▶ _Material to process_:
○ ○ ○

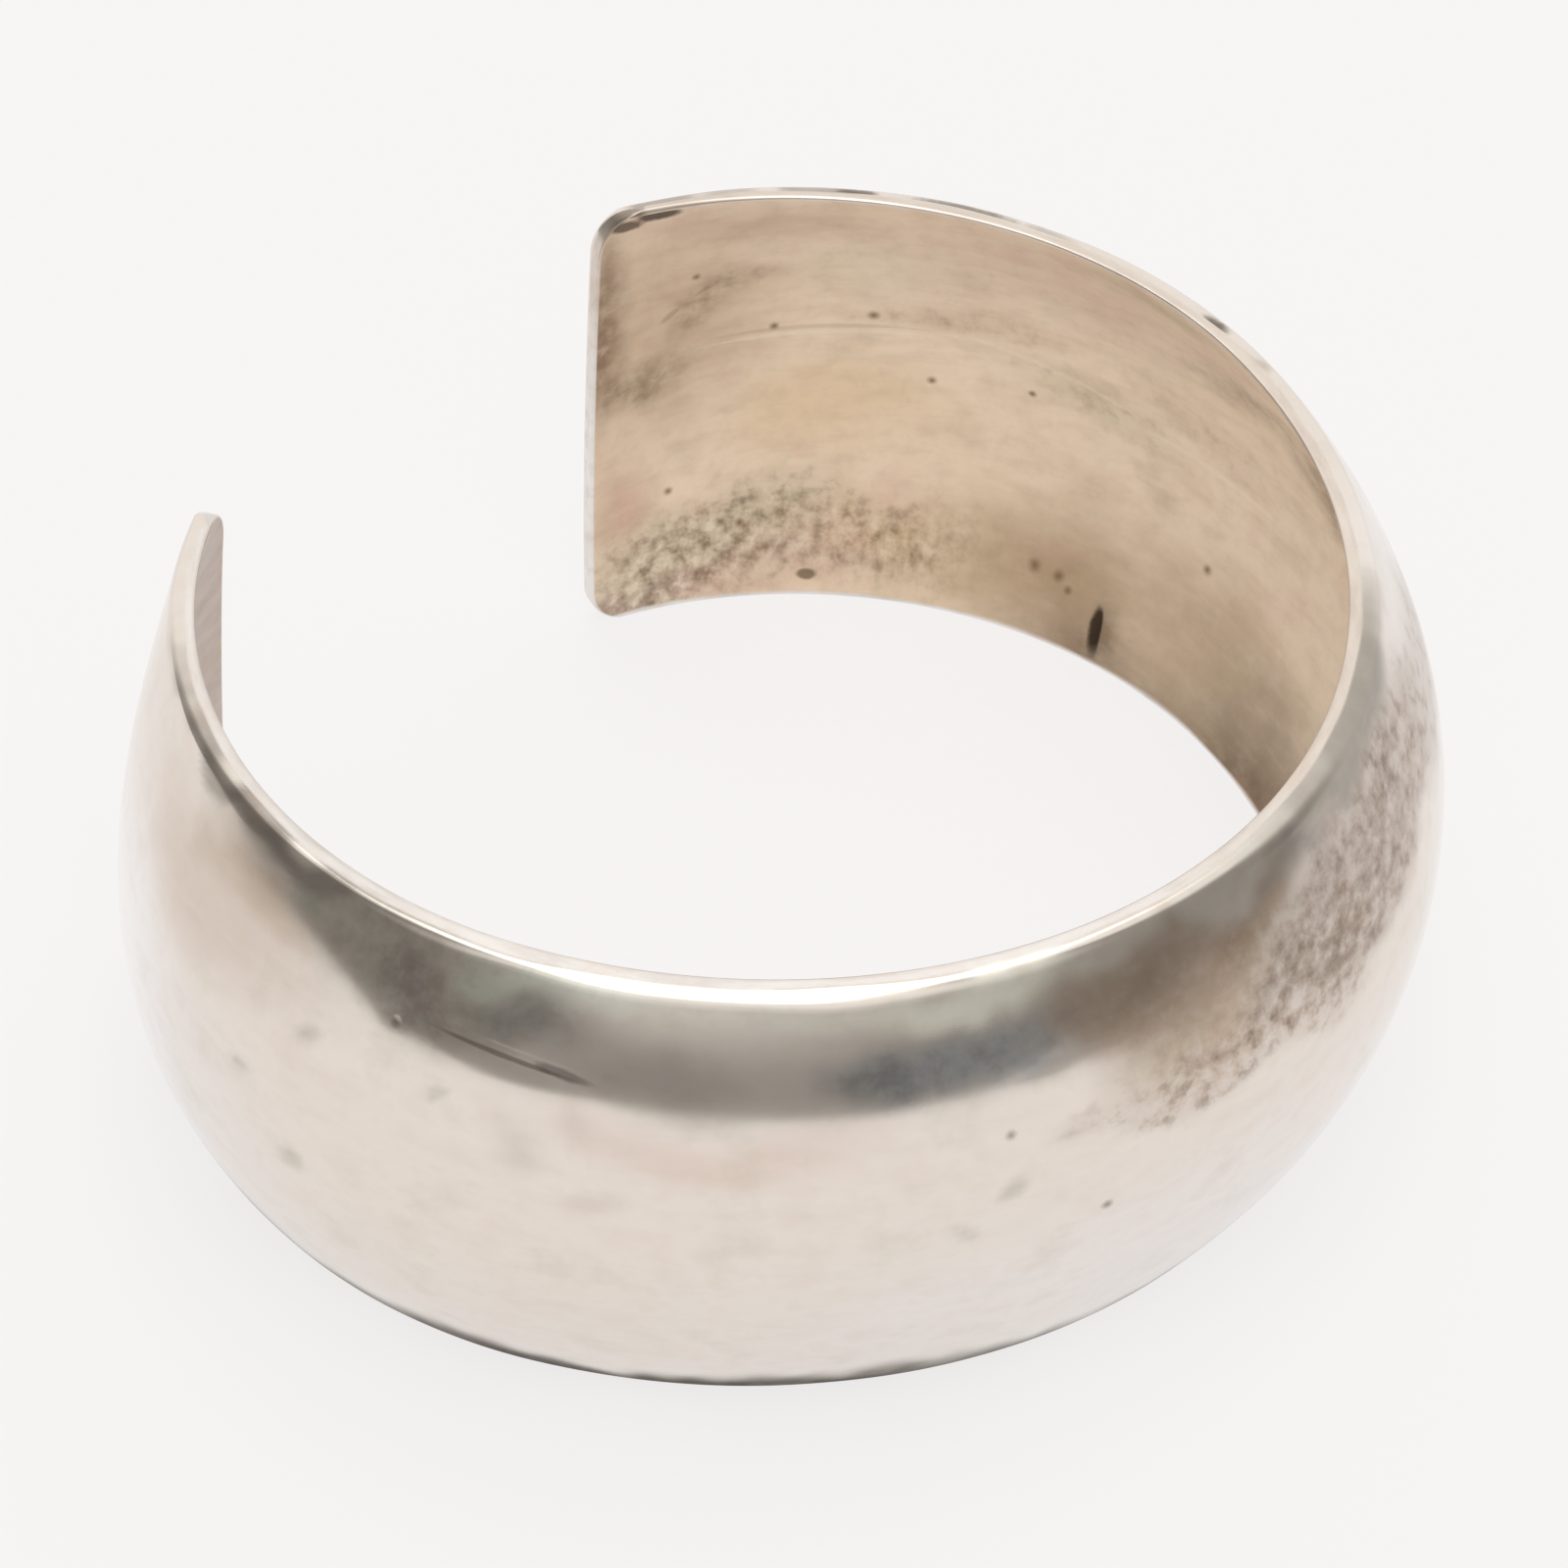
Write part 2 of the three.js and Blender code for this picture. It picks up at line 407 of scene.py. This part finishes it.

○ ○ ○

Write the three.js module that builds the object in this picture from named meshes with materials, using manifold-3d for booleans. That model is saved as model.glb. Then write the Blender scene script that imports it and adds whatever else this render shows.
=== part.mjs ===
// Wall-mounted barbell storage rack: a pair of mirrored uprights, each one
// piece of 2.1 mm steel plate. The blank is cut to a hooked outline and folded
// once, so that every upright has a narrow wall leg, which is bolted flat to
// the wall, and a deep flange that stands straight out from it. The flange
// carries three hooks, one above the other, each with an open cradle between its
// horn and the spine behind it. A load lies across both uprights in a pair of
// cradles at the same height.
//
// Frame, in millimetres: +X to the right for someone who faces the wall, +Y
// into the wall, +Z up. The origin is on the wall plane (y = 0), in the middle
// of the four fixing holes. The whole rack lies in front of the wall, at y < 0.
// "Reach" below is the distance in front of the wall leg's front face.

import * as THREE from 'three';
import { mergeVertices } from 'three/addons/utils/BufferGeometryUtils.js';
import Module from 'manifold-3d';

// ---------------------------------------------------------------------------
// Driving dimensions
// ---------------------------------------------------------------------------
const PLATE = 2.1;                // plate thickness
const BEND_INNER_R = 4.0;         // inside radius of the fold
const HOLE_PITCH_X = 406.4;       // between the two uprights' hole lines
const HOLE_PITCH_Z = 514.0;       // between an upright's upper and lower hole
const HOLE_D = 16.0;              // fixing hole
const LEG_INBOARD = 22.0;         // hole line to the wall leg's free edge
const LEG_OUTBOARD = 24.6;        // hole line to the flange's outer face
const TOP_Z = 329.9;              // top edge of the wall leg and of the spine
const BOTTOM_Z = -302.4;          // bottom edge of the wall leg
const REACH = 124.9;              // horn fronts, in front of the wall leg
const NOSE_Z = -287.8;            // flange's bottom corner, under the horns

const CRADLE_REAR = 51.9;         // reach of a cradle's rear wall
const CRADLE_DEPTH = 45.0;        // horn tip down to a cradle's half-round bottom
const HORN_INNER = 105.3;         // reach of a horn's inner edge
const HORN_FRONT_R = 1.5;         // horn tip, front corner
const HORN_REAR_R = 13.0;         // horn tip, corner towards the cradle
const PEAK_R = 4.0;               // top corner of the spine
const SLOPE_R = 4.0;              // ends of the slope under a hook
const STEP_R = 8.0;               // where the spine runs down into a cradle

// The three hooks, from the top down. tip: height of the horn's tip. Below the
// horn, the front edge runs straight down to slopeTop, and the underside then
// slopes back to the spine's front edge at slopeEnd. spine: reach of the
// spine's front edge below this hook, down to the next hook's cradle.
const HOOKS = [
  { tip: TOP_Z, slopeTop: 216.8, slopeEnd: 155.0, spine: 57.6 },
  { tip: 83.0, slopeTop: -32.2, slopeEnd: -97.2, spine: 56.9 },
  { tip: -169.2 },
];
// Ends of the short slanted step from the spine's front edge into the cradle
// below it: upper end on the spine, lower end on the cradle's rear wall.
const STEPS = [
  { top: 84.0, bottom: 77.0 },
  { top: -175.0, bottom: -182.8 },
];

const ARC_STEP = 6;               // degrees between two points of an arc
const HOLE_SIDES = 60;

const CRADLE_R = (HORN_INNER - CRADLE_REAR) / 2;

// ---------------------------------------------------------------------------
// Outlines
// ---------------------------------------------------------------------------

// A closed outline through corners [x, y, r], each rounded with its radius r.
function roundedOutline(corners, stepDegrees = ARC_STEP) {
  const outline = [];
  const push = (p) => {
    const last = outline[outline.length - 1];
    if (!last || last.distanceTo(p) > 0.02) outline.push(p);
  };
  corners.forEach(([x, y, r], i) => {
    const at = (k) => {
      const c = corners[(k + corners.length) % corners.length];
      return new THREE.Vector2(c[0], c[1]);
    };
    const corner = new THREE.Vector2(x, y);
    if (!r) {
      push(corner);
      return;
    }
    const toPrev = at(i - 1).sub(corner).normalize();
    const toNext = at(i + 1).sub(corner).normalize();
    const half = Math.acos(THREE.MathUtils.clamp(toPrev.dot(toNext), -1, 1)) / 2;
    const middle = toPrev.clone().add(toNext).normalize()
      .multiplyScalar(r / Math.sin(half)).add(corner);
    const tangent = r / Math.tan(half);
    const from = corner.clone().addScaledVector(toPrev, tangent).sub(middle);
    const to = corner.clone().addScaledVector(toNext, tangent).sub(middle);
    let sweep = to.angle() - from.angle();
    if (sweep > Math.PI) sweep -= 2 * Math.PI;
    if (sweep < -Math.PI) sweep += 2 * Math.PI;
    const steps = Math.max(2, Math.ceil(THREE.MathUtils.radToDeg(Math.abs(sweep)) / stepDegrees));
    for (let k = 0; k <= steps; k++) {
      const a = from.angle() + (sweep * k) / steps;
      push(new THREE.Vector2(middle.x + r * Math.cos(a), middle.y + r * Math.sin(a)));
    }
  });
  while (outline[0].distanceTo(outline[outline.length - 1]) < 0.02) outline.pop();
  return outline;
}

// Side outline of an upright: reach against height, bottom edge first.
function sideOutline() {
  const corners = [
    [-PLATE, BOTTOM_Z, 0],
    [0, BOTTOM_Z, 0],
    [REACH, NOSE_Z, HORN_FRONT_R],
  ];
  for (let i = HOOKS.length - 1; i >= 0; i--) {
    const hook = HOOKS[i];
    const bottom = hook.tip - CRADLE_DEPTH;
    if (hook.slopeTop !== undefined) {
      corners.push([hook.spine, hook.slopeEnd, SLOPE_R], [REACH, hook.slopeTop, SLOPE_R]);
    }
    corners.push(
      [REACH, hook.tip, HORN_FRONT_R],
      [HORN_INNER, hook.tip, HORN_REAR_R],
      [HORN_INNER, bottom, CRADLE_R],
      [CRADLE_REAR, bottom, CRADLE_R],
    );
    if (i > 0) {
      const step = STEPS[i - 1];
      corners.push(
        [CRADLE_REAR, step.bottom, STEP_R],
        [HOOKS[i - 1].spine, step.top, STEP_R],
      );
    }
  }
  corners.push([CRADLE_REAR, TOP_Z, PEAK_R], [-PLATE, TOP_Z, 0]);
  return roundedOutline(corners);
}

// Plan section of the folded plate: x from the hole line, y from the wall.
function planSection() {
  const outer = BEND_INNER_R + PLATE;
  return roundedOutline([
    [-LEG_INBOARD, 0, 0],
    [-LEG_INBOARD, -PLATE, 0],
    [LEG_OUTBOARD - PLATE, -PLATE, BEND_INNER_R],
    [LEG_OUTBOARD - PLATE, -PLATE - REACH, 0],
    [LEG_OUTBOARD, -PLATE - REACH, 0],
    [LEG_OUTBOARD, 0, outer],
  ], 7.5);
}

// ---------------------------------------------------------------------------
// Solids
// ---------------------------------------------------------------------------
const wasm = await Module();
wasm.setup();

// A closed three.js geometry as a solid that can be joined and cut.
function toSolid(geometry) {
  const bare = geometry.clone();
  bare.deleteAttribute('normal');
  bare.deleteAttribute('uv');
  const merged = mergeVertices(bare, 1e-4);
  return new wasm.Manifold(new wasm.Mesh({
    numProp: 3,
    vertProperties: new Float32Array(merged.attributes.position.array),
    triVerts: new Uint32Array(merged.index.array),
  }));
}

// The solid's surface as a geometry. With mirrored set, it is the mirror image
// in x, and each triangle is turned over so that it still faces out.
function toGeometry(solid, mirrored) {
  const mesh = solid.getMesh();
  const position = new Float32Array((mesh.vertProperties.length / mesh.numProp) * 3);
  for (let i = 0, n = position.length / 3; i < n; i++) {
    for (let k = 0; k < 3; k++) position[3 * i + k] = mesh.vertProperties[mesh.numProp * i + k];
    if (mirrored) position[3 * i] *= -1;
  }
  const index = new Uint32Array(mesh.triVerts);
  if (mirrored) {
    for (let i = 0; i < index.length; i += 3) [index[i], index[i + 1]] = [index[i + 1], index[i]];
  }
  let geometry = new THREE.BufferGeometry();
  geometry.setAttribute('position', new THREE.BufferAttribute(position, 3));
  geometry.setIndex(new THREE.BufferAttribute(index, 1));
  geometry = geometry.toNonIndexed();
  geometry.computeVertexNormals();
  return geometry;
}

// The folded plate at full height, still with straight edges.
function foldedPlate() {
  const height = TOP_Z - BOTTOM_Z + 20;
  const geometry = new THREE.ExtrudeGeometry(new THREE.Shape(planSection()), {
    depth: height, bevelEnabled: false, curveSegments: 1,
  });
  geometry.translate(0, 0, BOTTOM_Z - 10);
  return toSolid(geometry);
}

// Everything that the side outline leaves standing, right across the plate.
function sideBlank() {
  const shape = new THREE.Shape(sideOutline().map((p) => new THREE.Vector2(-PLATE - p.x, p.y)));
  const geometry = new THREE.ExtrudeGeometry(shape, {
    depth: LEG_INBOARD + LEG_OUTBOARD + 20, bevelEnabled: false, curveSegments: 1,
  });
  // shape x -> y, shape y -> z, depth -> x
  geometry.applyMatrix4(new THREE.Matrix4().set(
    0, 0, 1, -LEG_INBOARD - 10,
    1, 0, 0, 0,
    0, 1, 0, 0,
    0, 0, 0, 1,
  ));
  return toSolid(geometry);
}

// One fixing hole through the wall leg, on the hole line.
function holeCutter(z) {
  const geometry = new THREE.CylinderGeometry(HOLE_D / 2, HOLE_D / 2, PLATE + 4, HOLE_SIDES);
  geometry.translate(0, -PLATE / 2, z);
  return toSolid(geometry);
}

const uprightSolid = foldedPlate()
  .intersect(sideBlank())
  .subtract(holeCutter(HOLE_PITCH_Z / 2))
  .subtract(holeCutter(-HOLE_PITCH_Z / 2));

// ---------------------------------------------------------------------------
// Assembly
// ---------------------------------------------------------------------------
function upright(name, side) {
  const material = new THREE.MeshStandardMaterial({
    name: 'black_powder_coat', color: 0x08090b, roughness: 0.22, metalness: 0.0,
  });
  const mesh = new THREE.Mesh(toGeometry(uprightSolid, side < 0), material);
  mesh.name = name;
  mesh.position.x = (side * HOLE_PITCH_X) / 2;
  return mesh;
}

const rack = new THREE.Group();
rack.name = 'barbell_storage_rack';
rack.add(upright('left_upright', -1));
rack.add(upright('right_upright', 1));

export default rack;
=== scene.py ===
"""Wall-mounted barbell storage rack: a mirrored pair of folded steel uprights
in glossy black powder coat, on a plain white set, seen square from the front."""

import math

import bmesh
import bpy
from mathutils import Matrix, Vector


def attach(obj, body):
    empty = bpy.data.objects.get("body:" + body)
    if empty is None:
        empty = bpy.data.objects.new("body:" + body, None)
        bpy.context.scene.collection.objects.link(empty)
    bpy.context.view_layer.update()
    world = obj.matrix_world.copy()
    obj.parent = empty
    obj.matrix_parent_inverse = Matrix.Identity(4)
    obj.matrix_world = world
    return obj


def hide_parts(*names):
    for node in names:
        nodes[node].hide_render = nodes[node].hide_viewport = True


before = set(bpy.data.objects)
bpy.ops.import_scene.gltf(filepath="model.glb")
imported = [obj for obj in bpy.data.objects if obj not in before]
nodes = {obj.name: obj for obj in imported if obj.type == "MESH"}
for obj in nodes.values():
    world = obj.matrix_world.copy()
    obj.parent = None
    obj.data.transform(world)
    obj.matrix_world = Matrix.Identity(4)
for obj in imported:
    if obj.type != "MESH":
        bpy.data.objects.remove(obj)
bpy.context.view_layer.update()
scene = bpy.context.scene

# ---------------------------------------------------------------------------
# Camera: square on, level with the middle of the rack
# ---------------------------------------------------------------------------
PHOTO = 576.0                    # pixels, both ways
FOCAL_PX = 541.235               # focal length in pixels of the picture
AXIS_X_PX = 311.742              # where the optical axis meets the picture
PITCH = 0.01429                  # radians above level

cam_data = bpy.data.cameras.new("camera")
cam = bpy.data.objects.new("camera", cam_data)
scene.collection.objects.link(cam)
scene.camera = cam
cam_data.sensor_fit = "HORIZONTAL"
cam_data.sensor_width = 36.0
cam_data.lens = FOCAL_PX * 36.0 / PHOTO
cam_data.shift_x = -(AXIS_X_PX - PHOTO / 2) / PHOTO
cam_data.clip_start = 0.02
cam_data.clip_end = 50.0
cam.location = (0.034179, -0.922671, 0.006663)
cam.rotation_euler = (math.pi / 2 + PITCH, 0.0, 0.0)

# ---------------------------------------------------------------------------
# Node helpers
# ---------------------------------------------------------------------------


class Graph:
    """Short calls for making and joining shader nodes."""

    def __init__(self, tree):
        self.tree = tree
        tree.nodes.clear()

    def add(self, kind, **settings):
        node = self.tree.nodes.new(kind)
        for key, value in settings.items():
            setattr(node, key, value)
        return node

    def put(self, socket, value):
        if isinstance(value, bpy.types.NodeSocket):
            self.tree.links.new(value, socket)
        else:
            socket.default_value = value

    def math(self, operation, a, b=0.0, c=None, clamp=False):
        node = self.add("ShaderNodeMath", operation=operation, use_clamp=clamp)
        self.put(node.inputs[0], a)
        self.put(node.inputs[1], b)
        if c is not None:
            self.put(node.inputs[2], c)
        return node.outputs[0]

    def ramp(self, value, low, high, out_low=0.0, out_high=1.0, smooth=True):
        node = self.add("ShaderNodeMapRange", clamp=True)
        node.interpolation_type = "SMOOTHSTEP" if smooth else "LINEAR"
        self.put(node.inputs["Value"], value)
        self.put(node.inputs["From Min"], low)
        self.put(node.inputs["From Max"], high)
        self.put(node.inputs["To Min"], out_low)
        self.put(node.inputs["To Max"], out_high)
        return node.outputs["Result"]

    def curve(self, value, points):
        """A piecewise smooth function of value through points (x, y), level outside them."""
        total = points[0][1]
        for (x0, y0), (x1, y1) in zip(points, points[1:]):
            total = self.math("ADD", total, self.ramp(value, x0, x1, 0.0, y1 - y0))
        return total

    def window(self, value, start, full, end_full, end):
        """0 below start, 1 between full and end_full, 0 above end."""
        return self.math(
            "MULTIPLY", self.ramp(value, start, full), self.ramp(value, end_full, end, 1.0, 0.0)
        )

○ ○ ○

▶ _What you need to do_: Emit only the lines from the one containing "const rack = new THREE.Group();" through the one containing "obj.data.transform(world)", copied exactly.

▶ _Complete response_:
const rack = new THREE.Group();
rack.name = 'barbell_storage_rack';
rack.add(upright('left_upright', -1));
rack.add(upright('right_upright', 1));

export default rack;
=== scene.py ===
"""Wall-mounted barbell storage rack: a mirrored pair of folded steel uprights
in glossy black powder coat, on a plain white set, seen square from the front."""

import math

import bmesh
import bpy
from mathutils import Matrix, Vector


def attach(obj, body):
    empty = bpy.data.objects.get("body:" + body)
    if empty is None:
        empty = bpy.data.objects.new("body:" + body, None)
        bpy.context.scene.collection.objects.link(empty)
    bpy.context.view_layer.update()
    world = obj.matrix_world.copy()
    obj.parent = empty
    obj.matrix_parent_inverse = Matrix.Identity(4)
    obj.matrix_world = world
    return obj


def hide_parts(*names):
    for node in names:
        nodes[node].hide_render = nodes[node].hide_viewport = True


before = set(bpy.data.objects)
bpy.ops.import_scene.gltf(filepath="model.glb")
imported = [obj for obj in bpy.data.objects if obj not in before]
nodes = {obj.name: obj for obj in imported if obj.type == "MESH"}
for obj in nodes.values():
    world = obj.matrix_world.copy()
    obj.parent = None
    obj.data.transform(world)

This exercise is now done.